Is there a way to systematically determine this? For example, if I knew from the beginning that there would be 20 samples in my sample space when I have listed say 18, I would know that I am still missing 2 possible samples.

The only way I could think of simplifying things when generating this sample space is to create a sample space that contains all the games where one particular player ones. Then for the total sample space I would simply invert all the entries so that all the games that the other player could have one are covered as well.

Any ideas?

Re: Probability of Winning Tennis Match

Writing "F" for "Federer wins the set" and "R" for "Roddick wins the set" we can have

"RRR" (Roddick wins in three straight sets)

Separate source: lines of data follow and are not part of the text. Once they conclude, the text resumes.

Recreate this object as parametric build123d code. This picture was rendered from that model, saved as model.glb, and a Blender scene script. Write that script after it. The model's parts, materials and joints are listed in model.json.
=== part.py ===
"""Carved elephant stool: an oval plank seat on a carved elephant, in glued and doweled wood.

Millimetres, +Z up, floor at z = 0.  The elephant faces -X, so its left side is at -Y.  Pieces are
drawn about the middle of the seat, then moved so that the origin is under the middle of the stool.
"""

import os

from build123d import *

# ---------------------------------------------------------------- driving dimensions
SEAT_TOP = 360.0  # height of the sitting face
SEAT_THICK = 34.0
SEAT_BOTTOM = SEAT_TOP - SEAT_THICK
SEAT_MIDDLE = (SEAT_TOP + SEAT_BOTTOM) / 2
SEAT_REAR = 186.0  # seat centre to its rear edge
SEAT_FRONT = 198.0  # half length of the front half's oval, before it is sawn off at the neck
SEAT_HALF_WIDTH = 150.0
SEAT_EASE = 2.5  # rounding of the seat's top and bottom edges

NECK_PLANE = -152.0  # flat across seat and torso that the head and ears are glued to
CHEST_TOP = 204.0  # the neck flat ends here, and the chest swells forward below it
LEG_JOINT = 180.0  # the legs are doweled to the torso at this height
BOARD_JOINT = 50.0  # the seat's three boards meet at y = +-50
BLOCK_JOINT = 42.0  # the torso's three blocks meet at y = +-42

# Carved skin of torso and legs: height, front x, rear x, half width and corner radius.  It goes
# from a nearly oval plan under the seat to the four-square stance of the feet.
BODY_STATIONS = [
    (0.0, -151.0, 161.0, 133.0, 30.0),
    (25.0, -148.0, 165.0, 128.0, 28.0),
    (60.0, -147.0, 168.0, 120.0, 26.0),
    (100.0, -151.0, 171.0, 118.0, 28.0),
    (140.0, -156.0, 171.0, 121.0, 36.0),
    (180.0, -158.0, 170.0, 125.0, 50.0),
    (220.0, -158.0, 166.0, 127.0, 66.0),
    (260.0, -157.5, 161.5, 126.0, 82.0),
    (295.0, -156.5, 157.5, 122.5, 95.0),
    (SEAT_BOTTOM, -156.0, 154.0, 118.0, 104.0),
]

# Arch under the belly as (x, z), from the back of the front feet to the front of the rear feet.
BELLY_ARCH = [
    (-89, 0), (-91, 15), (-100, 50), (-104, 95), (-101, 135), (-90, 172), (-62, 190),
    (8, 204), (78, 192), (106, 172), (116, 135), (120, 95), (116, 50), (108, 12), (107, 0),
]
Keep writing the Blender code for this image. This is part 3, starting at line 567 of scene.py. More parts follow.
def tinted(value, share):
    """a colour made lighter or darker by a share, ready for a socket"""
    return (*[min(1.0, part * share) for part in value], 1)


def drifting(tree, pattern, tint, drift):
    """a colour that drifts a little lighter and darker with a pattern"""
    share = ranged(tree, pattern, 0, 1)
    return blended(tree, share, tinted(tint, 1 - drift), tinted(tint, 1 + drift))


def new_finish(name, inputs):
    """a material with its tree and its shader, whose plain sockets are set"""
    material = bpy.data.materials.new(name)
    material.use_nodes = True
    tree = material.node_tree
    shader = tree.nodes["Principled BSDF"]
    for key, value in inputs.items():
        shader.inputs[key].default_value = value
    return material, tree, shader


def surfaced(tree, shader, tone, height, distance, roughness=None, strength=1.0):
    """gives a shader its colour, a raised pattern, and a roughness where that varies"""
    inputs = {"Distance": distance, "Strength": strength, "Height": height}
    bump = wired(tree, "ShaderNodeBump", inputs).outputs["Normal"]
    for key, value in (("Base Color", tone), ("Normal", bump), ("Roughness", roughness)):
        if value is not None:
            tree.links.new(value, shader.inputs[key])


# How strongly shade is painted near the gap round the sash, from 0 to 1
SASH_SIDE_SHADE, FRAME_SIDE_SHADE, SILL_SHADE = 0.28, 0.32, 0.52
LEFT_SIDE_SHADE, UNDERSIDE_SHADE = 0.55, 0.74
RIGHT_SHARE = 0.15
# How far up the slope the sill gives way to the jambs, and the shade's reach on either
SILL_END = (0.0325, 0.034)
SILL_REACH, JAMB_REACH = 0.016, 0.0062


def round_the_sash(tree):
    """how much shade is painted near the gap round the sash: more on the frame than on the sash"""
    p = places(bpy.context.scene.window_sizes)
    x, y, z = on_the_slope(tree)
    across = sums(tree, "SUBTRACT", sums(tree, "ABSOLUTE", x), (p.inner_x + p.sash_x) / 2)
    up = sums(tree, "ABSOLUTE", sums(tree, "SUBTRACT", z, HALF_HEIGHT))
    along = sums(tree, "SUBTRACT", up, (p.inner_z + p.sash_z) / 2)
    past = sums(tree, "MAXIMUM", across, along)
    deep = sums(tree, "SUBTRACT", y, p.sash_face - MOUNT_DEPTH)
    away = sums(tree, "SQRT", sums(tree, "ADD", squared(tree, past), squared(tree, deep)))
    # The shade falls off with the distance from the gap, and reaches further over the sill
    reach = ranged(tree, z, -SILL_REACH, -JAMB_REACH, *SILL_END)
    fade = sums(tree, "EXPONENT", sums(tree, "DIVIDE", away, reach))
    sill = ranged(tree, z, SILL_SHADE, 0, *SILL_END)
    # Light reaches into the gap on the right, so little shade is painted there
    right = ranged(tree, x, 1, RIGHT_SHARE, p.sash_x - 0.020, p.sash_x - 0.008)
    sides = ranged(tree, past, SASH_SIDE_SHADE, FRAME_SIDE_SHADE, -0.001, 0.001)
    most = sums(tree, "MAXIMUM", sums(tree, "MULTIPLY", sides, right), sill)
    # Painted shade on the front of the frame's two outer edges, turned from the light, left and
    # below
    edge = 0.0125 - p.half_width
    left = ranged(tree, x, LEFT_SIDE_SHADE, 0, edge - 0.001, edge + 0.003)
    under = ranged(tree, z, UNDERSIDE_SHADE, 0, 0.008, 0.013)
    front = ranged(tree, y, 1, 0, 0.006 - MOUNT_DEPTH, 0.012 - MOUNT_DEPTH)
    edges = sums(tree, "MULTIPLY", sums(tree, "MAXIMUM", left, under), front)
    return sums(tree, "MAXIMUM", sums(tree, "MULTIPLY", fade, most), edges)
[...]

"FFF" (Federer wins in three straight sets)

"RFFF"

"FRFF"

"FFRF"

(But NOT "FFFR" since that would end at "FFF".

"FRRR"

"RFRR"

"RRFR"

"RRFFF" etc (there are 5!/(2!3!)= 10 ways to order 2 Rs and 3 Fs but we do NOT include FFFRR or FFRFR, etc. There are 4!/3!= 4 ways to get 3Fs in the first four sets so we subtract 10- 4= 6.)

Re: Probability of Winning Tennis Match

Quote:

Originally Posted by

**HallsofIvy** Writing "F" for "Federer wins the set" and "R" for "Roddick wins the set" we can have

"RRR" (Roddick wins in three straight sets)

"FFF" (Federer wins in three straight sets)

"RFFF"

"FRFF"

"FFRF"

(But NOT "FFFR" since that would end at "FFF".

"FRRR"

"RFRR"

"RRFR"

"RRFFF" etc (there are 5!/(2!3!)= 10 ways to order 2 Rs and 3 Fs but we do NOT include FFFRR or FFRFR, etc. There are 4!/3!= 4 ways to get 3Fs in the first four sets so we subtract 10- 4= 6.)

How did you obtain these numbers,

$\displaystyle \frac{5!}{2!3!}$

Can you generalize it somehow so I know how you are getting those numbers?

For example,

$\displaystyle \frac{\text{(Number of sets)!}}{(Number of F Wins)!(Number of R Wins)!}$

That formula seems to work for all cases, correct?

Of course, you would need to remove the cases such as,

FFFRR and FFRFR as you've mentioned.